Here are the class details. B130411- Tue. June 4 - 9:00am-5:30pm (with 1.5 hr. break) - DC Show Floor 22.  Registration doesn't begin until January, I think.  I'll give you more info as I get it.

Monday, June 25, 2012

Bead & Button Show 2012

We made it to the Bead & Button Show this year, and I thought I'd share some photos with you.  Here are Florence Turnour and me a "Meet the Teachers" right before it started at our sales table.  This was our first show, so you can see how excited we were.
And here we are with Cindy Holsclaw who was at the table right next to us.
Florence and I successfully taught two classes, and we have leftover kits available for sale on our website.  This is one of the kits for the Rivoli Urchin Necklace.
This is one of the kits for the Infinity Ubercube & Other Beaded Cubes.  Check out the links to see all of the kit colors we have available.  Thanks for looking.

Tuesday, May 15, 2012

Infinity Ubercube and Other Beaded Cubes

Florence Turnour and I will be teaching two classes on the Infinity Ubercube at the Bead & Button Show 2012.  Lately, I've been working diligently on our kit offerings.
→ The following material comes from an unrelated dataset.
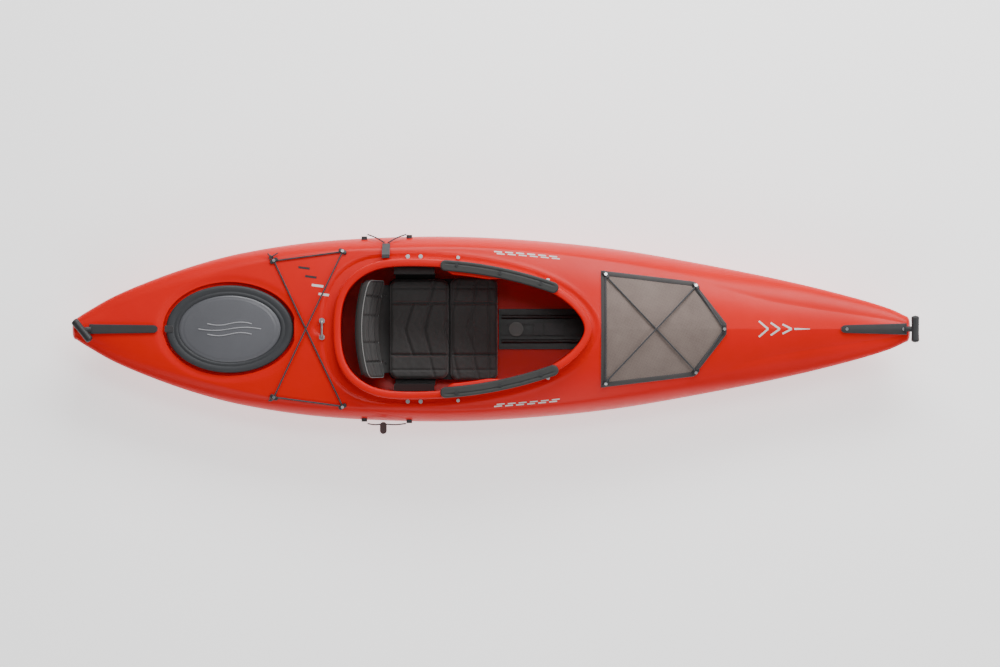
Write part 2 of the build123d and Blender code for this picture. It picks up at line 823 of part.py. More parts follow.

The kits each make 11 beaded beads.  This is the complete green kit. (Click on the photos to see them larger).
To make some jewelry, our students will each receive a "Findings Packet" including things like wire, ear wires, crimps, ribbon, etc.  We will not be including larger beads, however, because we want to encourage them to be creative with their beaded beads and make their own jewelry their own.  For example, I added a few extra beads from my own stash including hand made borosilicate glass, a glass button, dichroic glass and a big glossy prehnite.  With these, I made a pair of earrings and a simply strung necklace.

Here is a close-up of the pair of earrings I made with the mini cube beaded beads.

These are the 11 beaded beads in the pink and purple kit,

and this is the necklace I made with the beaded beads. I've had those purple glass roundels for years, and they finally found a home.

Florence designed this kit in juicy fall colors.  Those purple drops just want to be plucked!